> **Work instructions**
Return, word for word, every line that follows.

> **Data block**
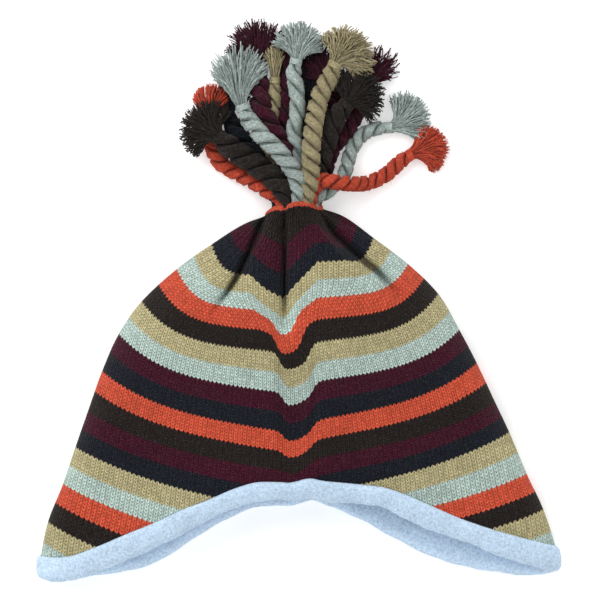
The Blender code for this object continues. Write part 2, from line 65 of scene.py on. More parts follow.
COURSES = (
    # course, left_x, left_y, right_x, right_y, left_dip_y, right_dip_y, straight, power, height
    (1, -20.5, 105.2, 14.5, 109.6, 110.4, 110.8, 0.10, 3, 27),
    (2, -31, 101.5, 25, 106, 94.5, 99.5, 0.10, 8, 31),
    (4, -53, 88, 45, 92, 68, 76.5, 0.10, 9, 36),
    (6, -74, 73, 66, 76, 46.5, 54.5, 0.22, 7, 38.5),
    (8, -95, 53.5, 84, 58, 22, 28, 0.30, 5, 39.5),
    (10, -108.5, 34, 96.5, 36.5, -2.5, 4.5, 0.42, 4.5, 39),
    (12, -118.5, 11.5, 107, 16.5, -26, -19, 0.52, 4, 38),
    (14, -127, -12.5, 118, -7, -49.5, -41.5, 0.58, 3.5, 36.5),
    (16, -134.5, -34, 126.5, -25, -73, -62.5, 0.60, 3, 35),
    (18, -142, -56, 137, -50, -98.5, -83, 0.60, 3, 33),
    (20, -151, -79, 147, -71.5, -126.5, -104.5, 0.60, 3, 32),
    (22, -155.5, -103, 155, -98, -155, -128.5, 0.60, 3, 31),
    (24, -155.5, -126, 155, -120, -182, -152, 0.60, 3, 31),
)
MIDLINE = (
    # course, x
    (1, -3),
    (4, -5),
    (8, -1.2),
    (24, -1.2),
)
MIDLINE_BLEND = 8.0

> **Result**
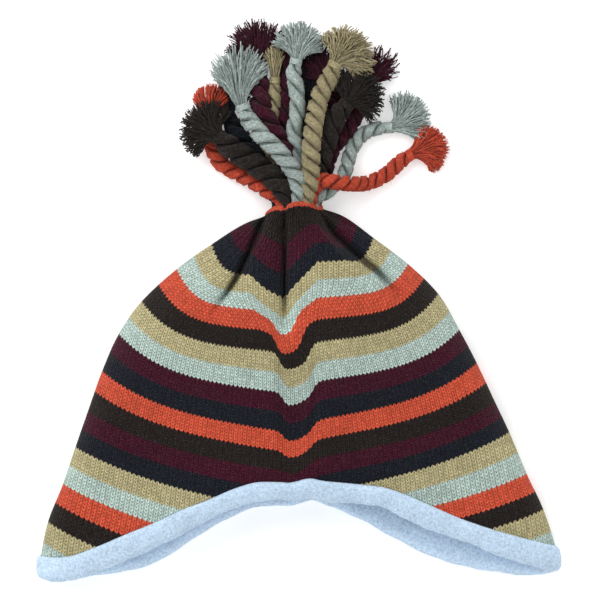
The Blender code for this object continues. Write part 2, from line 65 of scene.py on. More parts follow.
COURSES = (
    # course, left_x, left_y, right_x, right_y, left_dip_y, right_dip_y, straight, power, height
    (1, -20.5, 105.2, 14.5, 109.6, 110.4, 110.8, 0.10, 3, 27),
    (2, -31, 101.5, 25, 106, 94.5, 99.5, 0.10, 8, 31),
    (4, -53, 88, 45, 92, 68, 76.5, 0.10, 9, 36),
    (6, -74, 73, 66, 76, 46.5, 54.5, 0.22, 7, 38.5),
    (8, -95, 53.5, 84, 58, 22, 28, 0.30, 5, 39.5),
    (10, -108.5, 34, 96.5, 36.5, -2.5, 4.5, 0.42, 4.5, 39),
    (12, -118.5, 11.5, 107, 16.5, -26, -19, 0.52, 4, 38),
    (14, -127, -12.5, 118, -7, -49.5, -41.5, 0.58, 3.5, 36.5),
    (16, -134.5, -34, 126.5, -25, -73, -62.5, 0.60, 3, 35),
    (18, -142, -56, 137, -50, -98.5, -83, 0.60, 3, 33),
    (20, -151, -79, 147, -71.5, -126.5, -104.5, 0.60, 3, 32),
    (22, -155.5, -103, 155, -98, -155, -128.5, 0.60, 3, 31),
    (24, -155.5, -126, 155, -120, -182, -152, 0.60, 3, 31),
)
MIDLINE = (
    # course, x
    (1, -3),
    (4, -5),
    (8, -1.2),
    (24, -1.2),
)
MIDLINE_BLEND = 8.0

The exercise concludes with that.